What is interesting is that, despite the temptation presented to him by his hon. Friends, the noble Lord has at no point during the proceedings on the Bill committed the Opposition Front Bench into a belief in means-tested family allowances. Some of his hon. Friends would have done so, but he has been wise enough—I congratulate him—to refrain from totally committing his party to a concept of this kind. I believe that this is because he knows it to be totally unrealistic and incapable of giving any assistance to our main objective of ensuring the right kind of redistribution of purchasing power and wealth. I congratulate the noble Lord on refraining from succumbing to the temptations with which he had been presented on all sides—by one or two of my hon. Friends and many of his hon. Friends.
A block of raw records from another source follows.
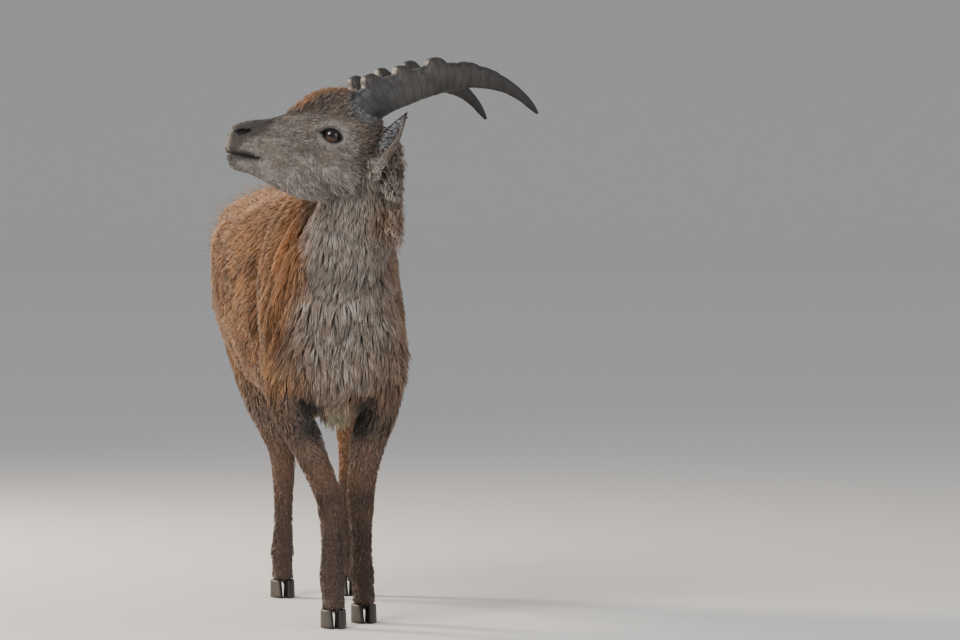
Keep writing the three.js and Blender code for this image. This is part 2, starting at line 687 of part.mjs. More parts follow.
const skullClear = unite([skull(GAP + 0.15), ...lips()]);
const trunkClear = trunk(GAP);
const neckClear = unite([neck(GAP), ...neckHair(GAP)]);
const forelegClear = unite(["right", "left"].map((name) => loft(legKeys(foreLeg[name]), 20, 10, GAP)));
const breast = unite(breastHair(0)).subtract(neckClear).subtract(forelegClear);
const solids = {
  torso: trunk(0).add(breast),
  neck: unite([neck(0), ...neckHair(0)]).subtract(trunkClear).subtract(skullClear),
  head: head(),
  tail: loft(tailKeys, 10, 10).subtract(trunkClear),
};
for (const [name, sign] of [["right", -1], ["left", 1]]) {
  solids["horn_" + name] = horn(sign).subtract(skullClear);
  solids["ear_" + name] = ear(sign).subtract(skullClear).subtract(neckClear);
  solids["eye_" + name] = ball(eyePlace(sign), [front, left, crown], Array(3).fill(eyeRadius), 12);
  for (const [leg, sizes] of [["fore", foreLeg[name]], ["hind", hindLeg[name]]]) {
    solids[leg + "leg_" + name] = loft(legKeys(sizes), 20, 10).subtract(trunkClear);
    const foot = sizes.at(-1);
    solids["hoof_" + leg + "_" + name + "_outer"] = claw(foot, sign);
    solids["hoof_" + leg + "_" + name + "_inner"] = claw(foot, -sign);
  }
}

function meshOf(name, solid) {
  const { numProp, vertProperties, triVerts } = solid.getMesh();
  const count = vertProperties.length / numProp;
  const positions = new Float32Array(count * 3);
  for (let i = 0; i < count; i++) {
    positions.set(vertProperties.subarray(i * numProp, i * numProp + 3), i * 3);
  }
  const geometry = new THREE.BufferGeometry();
  geometry.setAttribute("position", new THREE.BufferAttribute(positions, 3));
  geometry.setIndex(new THREE.BufferAttribute(triVerts, 1));
  geometry.computeVertexNormals();
  const material = new THREE.MeshStandardMaterial({ ...looks[name.split("_")[0]], metalness: 0 });
  const mesh = new THREE.Mesh(geometry, material);
  mesh.name = name;
  return mesh;
}

const ibex = new THREE.Group();
for (const [name, solid] of Object.entries(solids)) ibex.add(meshOf(name, largest(solid)));

// The origin is on the floor under the middle of the animal's box.
const box = new THREE.Box3().setFromObject(ibex);
const middle = box.getCenter(vec(0, 0, 0));
ibex.position.set(-middle.x, -middle.y, -box.min.z);

export default ibex;
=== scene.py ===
# %% [markdown]
# # A young alpine ibex
# The animal stands still with its head turned to its right. The frame holds its plain solids.
# This lesson dresses them: one skin for all the flesh, then horns, hooves, eyes and ears, and last
# a coat of many thousand small tufts. Everything is measured in millimetres in the animal's own
# axes, where it faces -Y, and is moved to the frame's metres when a mesh is made.

# %% Open the frame
import json
import math
import bmesh
import bpy
import numpy as np
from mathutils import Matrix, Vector
from mathutils.kdtree import KDTree

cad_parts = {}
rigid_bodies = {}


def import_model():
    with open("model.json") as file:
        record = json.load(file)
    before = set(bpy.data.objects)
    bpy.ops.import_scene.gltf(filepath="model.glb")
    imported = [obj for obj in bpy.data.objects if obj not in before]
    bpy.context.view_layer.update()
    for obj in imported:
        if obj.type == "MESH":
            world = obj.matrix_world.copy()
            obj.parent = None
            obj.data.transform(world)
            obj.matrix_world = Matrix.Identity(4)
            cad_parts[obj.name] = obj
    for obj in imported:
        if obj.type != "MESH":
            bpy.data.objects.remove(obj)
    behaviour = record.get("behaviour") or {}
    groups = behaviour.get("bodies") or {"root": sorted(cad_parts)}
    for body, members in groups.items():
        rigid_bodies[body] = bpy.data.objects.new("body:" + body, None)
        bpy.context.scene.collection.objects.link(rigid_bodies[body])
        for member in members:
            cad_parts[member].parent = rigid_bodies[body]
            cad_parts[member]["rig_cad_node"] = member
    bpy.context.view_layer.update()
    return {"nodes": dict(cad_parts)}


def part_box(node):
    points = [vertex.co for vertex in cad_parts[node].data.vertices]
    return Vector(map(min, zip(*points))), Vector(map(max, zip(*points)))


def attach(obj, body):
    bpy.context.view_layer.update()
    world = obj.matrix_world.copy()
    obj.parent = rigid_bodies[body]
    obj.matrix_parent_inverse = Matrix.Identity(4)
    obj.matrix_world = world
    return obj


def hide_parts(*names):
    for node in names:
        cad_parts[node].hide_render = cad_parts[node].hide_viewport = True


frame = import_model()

print("nodes:", len(frame["nodes"]))

# %% [markdown]
# ## Vectors and the head's own axes
# The head points to the right of the trunk and is rolled a little, so its parts are placed along
# its own axes: ahead to the nose, left to the left ear, crown to the top of the skull.

# %% Vectors and the head's axes
HEAD_PLACE = np.array([-46.0, -420.0, 909.0])  # midway between the eyes
HEAD_TURN = math.radians(76)  # to the animal's right
HEAD_ROLL = math.radians(2.5)  # its left side up


def unit(v):
    v = np.asarray(v, float)
    return v / np.maximum(np.linalg.norm(v, axis=-1, keepdims=True), 1e-9)


def dot(a, b):
    return np.sum(a * b, axis=-1)


ahead = np.array([-math.sin(HEAD_TURN), -math.cos(HEAD_TURN), 0.0])
level_left = np.cross([0, 0, 1], ahead)
left = level_left * math.cos(HEAD_ROLL) + np.cross(ahead, level_left) * math.sin(HEAD_ROLL)
crown = np.cross(ahead, left)
HEAD_AXES = np.array([ahead, left, crown])


def in_head(f, l, u):
    """A point f ahead of, l to the left of and u above the place between the eyes."""
    return HEAD_PLACE + f * ahead + l * left + u * crown


def headward(f, l, u):
    return unit(f * ahead + l * left + u * crown)


def head_numbers(points):
    """The f, l and u of points, the reverse of in_head."""
    return (points - HEAD_PLACE) @ HEAD_AXES.T


def smooth(low, high, x):
    """0 below low, 1 above high, with a soft step between them."""
    t = np.clip((x - low) / (high - low), 0, 1)
    return t * t * (3 - 2 * t)


def bell(*pairs):
    """1 where all the distances are 0, falling to 0 round there. A pair is a distance and its width."""
    return np.exp(-sum((distance / width) ** 2 for distance, width in pairs))


def waves(points, size, seed):
    """Soft seeded noise from -1 to 1, with lumps about size millimetres across."""
    random = np.random.default_rng(seed)
    total = np.zeros(len(points))
    for _ in range(7):
        way = unit(random.normal(size=3)) * 2 * math.pi / (size * random.uniform(1.2, 2.6))
        bend = unit(random.normal(size=3)) * 2 * math.pi / (size * random.uniform(2.5, 5))
        total += np.sin(points @ way + 1.7 * np.sin(points @ bend + random.uniform(0, 6)))
    return total / 4.5


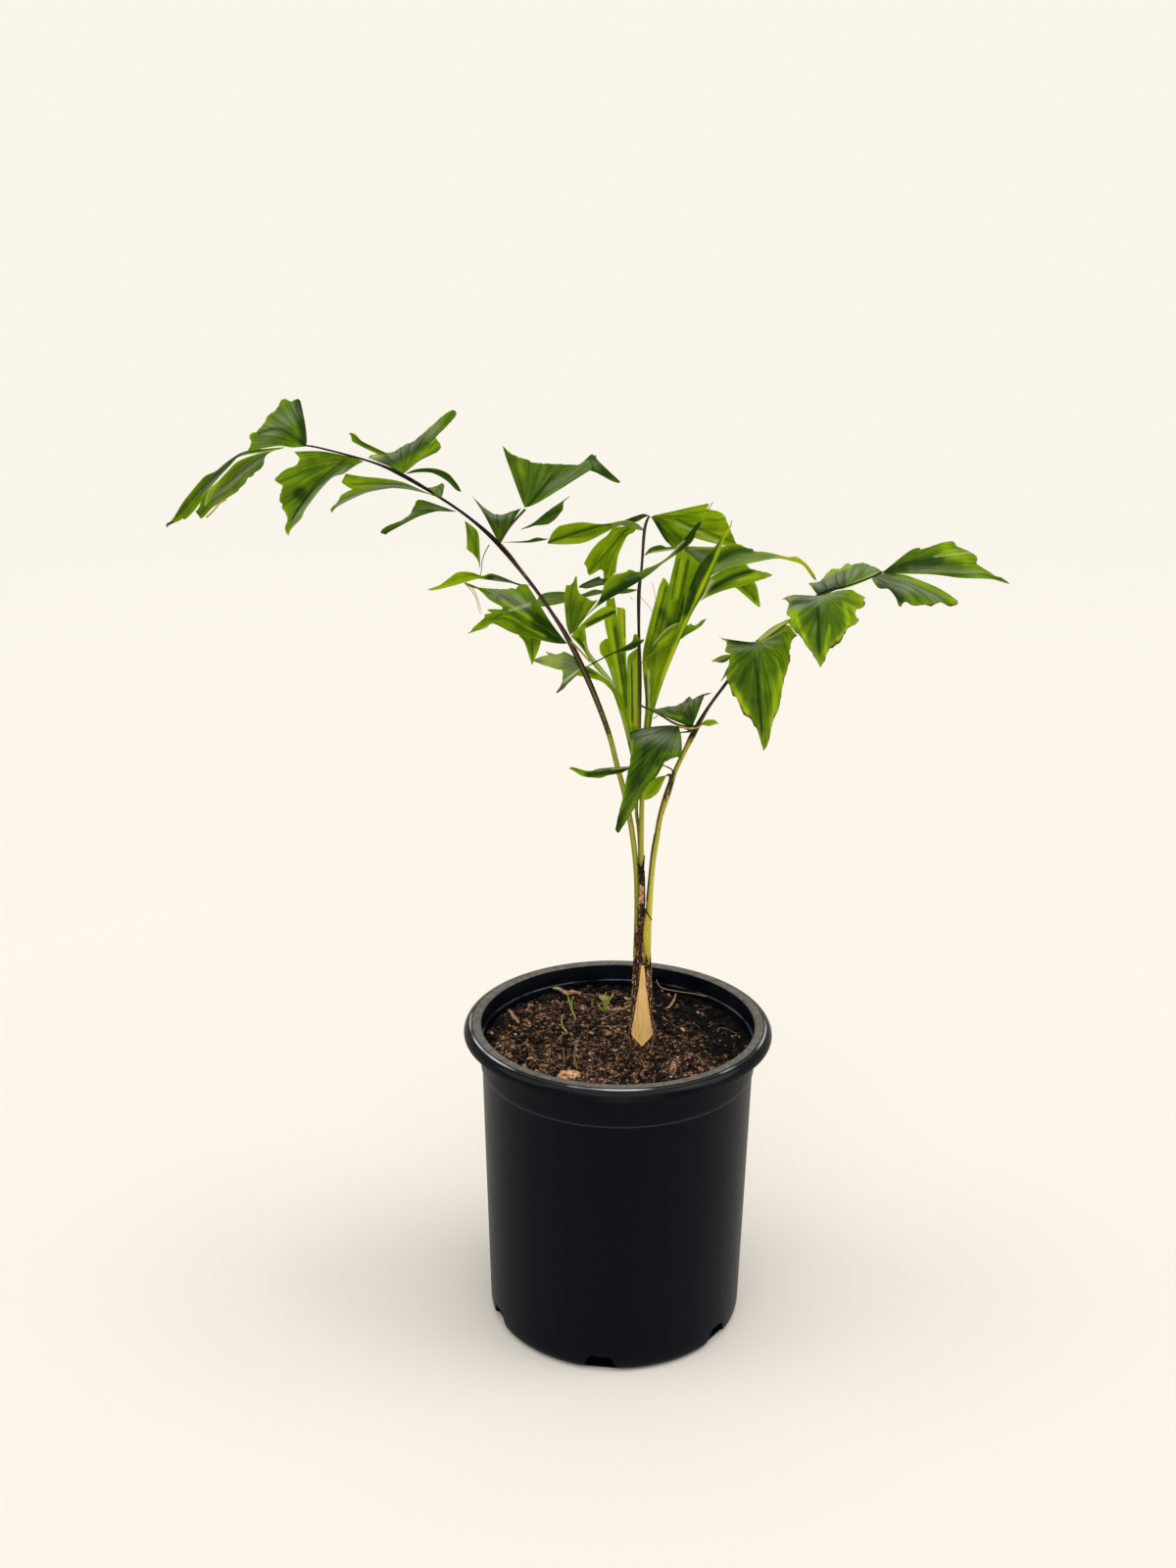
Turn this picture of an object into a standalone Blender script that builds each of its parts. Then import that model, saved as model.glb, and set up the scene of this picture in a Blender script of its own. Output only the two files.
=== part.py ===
"""Potted fishtail palm: a young palm in a black nursery pot.

Lengths are in millimetres and become metres where a mesh is made. The origin is the middle of the pot's
flat bottom, +Z is up, and the side that a viewer faces is -Y. Leaf points are (x, y, z).
"""
import math
import random

import bmesh
import bpy
from mathutils import Vector

MM = 0.001

# Pot: moulded nursery pot of about 8.6 inches across the rim
POT_HEIGHT = 230.4
RIM_RADIUS = 110.0
LIP_HEIGHT = 8.0
LIP_WALL = 1.4
LIP_ROUND = 0.4
RIM_DOME = 0.5
FOOT_RADIUS = 92.3
FOOT_ROUND = 7.6
FOOT_ROUND_STEPS = 4
COLLAR_Z = 197.0
COLLAR_RADIUS = 97.0
COLLAR_STEP = 0.9
COLLAR_SLOPE = 1.5
WALL_UNDER_LIP = 98.6
POT_WALL = 2.0
INNER_ROUND = 2.1
LEDGE_DROP = 13.5
LEDGE_WIDTH = 0.9
POT_STEPS = 48
POT_SMOOTH = 28

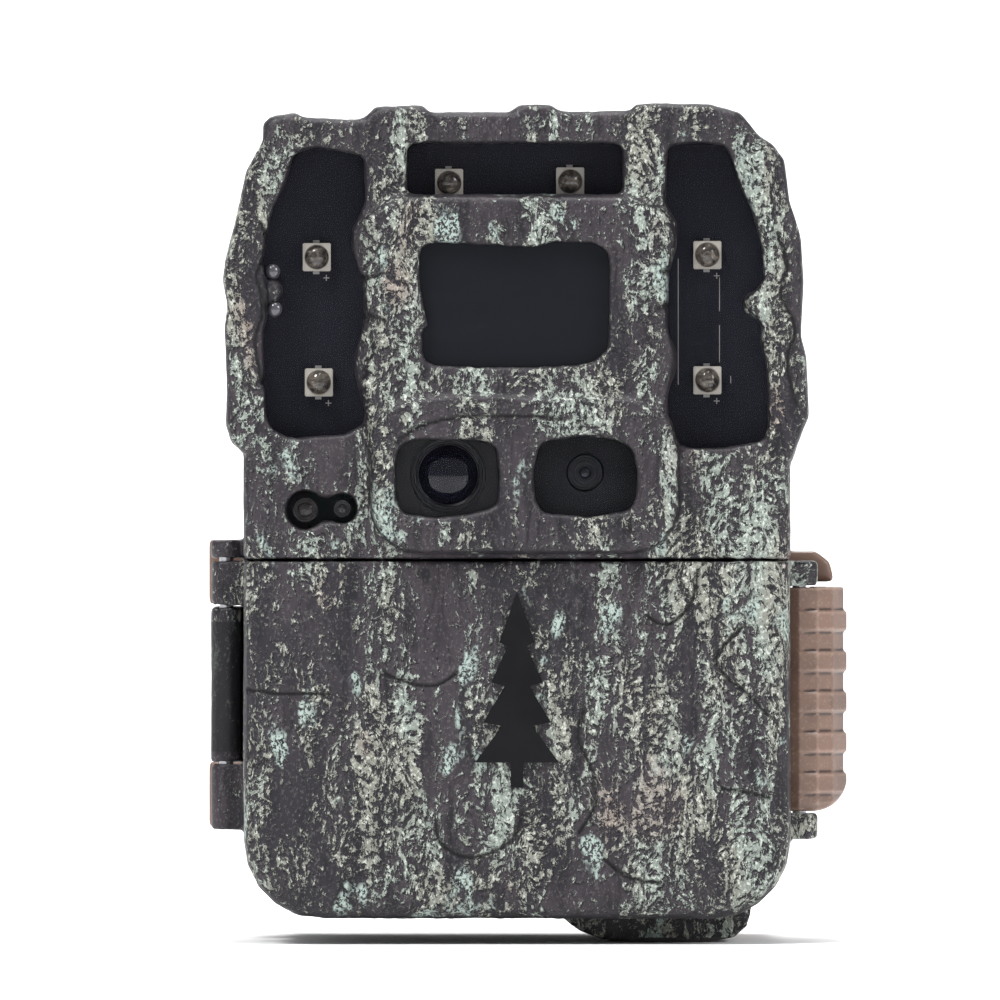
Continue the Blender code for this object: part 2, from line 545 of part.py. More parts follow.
# ---------------------------------------------------------------- control panel behind the door
KEY_CENTRE = (HALF - 19.0, SEAM_Z - 19.4)
KEY_PLACES = {
    "up": (KEY_CENTRE[0], KEY_CENTRE[1] + KEY_PITCH), "down": (KEY_CENTRE[0], KEY_CENTRE[1] - KEY_PITCH),
    "left": (KEY_CENTRE[0] - KEY_PITCH, KEY_CENTRE[1]), "right": (KEY_CENTRE[0] + KEY_PITCH, KEY_CENTRE[1]),
    "enter": KEY_CENTRE, "mode": (KEY_CENTRE[0] + KEY_PITCH + 0.8, KEY_CENTRE[1] + KEY_PITCH + 0.8)}
SWITCH_PLACE = (KEY_CENTRE[0] - SWITCH_TRAVEL / 2, BLOCK_BOTTOM + 4.6)
SWITCH_KNOB = (3.6, 2.4)
DISPLAY_LEFT = -BLOCK_HALF + 3.0
DISPLAY_SIZE = (35.0, 25.0)
BLOCK_SKIN = 1.5
CARD_LEFT = DISPLAY_LEFT + 5.0
CARD_Y = BLOCK_Y + 3.9
CARD_BOTTOM = BLOCK_BOTTOM - CARD_GRIP
KEY_FLANGE_Y = BLOCK_Y + BLOCK_SKIN + GAP


def card_room(bottom, top):
    """The room that a memory card slides in."""
    return box((CARD_LEFT - GAP, CARD_LEFT + CARD_SIZE[0] + GAP), (CARD_Y - GAP, CARD_Y + CARD_SIZE[1] + GAP),
               (bottom, top))


def control_panel():
    half = HALF - 4.0
    plate = box((-half, half), (PANEL_Y, PANEL_Y + 2.0), (BASE_Z + 4.1, SEAM_Z - 1.5))
    panel = new_solid("control_panel", plate, BLACK)
    block = rounded((-BLOCK_HALF, BLOCK_HALF), (BLOCK_BOTTOM, BLOCK_TOP), 2.5, 3)
    add(panel, soften(prism(block, BLOCK_Y, PANEL_Y + 1), BLOCK_Y, 0.8))
    inside = (BLOCK_HALF - BLOCK_SKIN, BLOCK_BOTTOM + BLOCK_SKIN, BLOCK_TOP - BLOCK_SKIN)
    cut(panel, box((-inside[0], inside[0]), (BLOCK_Y + BLOCK_SKIN, PANEL_Y + 3), inside[1:]))
    low = BLOCK_TOP - 3.0 - DISPLAY_SIZE[1]
    opening = rounded((DISPLAY_LEFT, DISPLAY_LEFT + DISPLAY_SIZE[0]), (low, low + DISPLAY_SIZE[1]), 1.0, 2)
    cut(panel, prism(opening, BLOCK_Y - 1, BLOCK_Y + 3))
    for place in KEY_PLACES.values():
        cut(panel, rod(place, "Y", KEY_RADIUS + GAP, BLOCK_Y - 1, BLOCK_Y + 3, 16))
    switch_x, switch_z = SWITCH_PLACE
    side = SWITCH_KNOB[0] / 2 + GAP
    end = SWITCH_KNOB[1] / 2 + GAP
    cut(panel, box((switch_x - side, switch_x + SWITCH_TRAVEL + side), (BLOCK_Y - 1, BLOCK_Y + 3),
                   (switch_z - end, switch_z + end)))
    cut(panel, card_room(BLOCK_BOTTOM - 1, BLOCK_BOTTOM + 3))
    piece("control_panel", panel, BLACK)
    sides = (DISPLAY_LEFT + GAP, DISPLAY_LEFT + DISPLAY_SIZE[0] - GAP)
    ends = (low + GAP, low + DISPLAY_SIZE[1] - GAP)
    piece("display_window", prism(rounded(sides, ends, 0.8, 2), BLOCK_Y + 0.2, BLOCK_Y + 1.2), CLEAR)
    piece("display_module", box(sides, (BLOCK_Y + BLOCK_SKIN + GAP, BLOCK_Y + 3.2), ends), BLACK)
    key_board_y = KEY_FLANGE_Y + KEY_STEM + KEY_TRAVEL + 0.2
    left = KEY_CENTRE[0] - KEY_PITCH - 3.6
    piece("key_board", box((left, BLOCK_HALF - BLOCK_SKIN - GAP), (key_board_y, key_board_y + 1.0),
                           (BLOCK_BOTTOM + 2.0, BLOCK_TOP - 2.0)), BOARD)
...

The Bill, as I said on Second Reading, makes a real contribution to helping those who are in the greatest need, the families defined in the Ministry's survey as living in poverty. It cannot go the whole way. It cannot pretend to be anything more than a serious and helpful contribution to the ending of poverty. I wish that I would not be out of order if I were to follow the noble Lord along the avenues that he opened up. I should like very much to know what the Conservative Party thinks about the way to end the low wage structure which is the underlying root cause of the poverty about which we are talking. Would the Conservative Party, as I rather suspect from one or two of the things the noble Lord has said this evening, favour a direct State subsidy to low wages?

Lord Balniel

No.

Mrs. Hart

Then, would the Conservative Party favour deliberate action to create a minimum wage? Perhaps that is what they would favour. On the other hand, perhaps they have no policy at all for dealing with the problem of low wages. To the extent that they offer us no constructive thoughts on the basic problem of low wages that was being explored by my hon. Friends in the social security debate on Friday, no solution beyond vague suggestions of means testing, hon. and right hon. Members opposite cannot claim that they are taking the thinking of the country any further forward in the attack that we are seeking to make on the remaining poverty.

The Bill raises issues on which there are many divisions of opinion. However, the one thing about which we are in agreement is, I think, that in what it does for the people who need the help that it offers them it is an extremely useful Bill. I hope that it will speedily pass through its remaining stages.

Question put and agreed to.

Bill accordingly read the Third time and passed.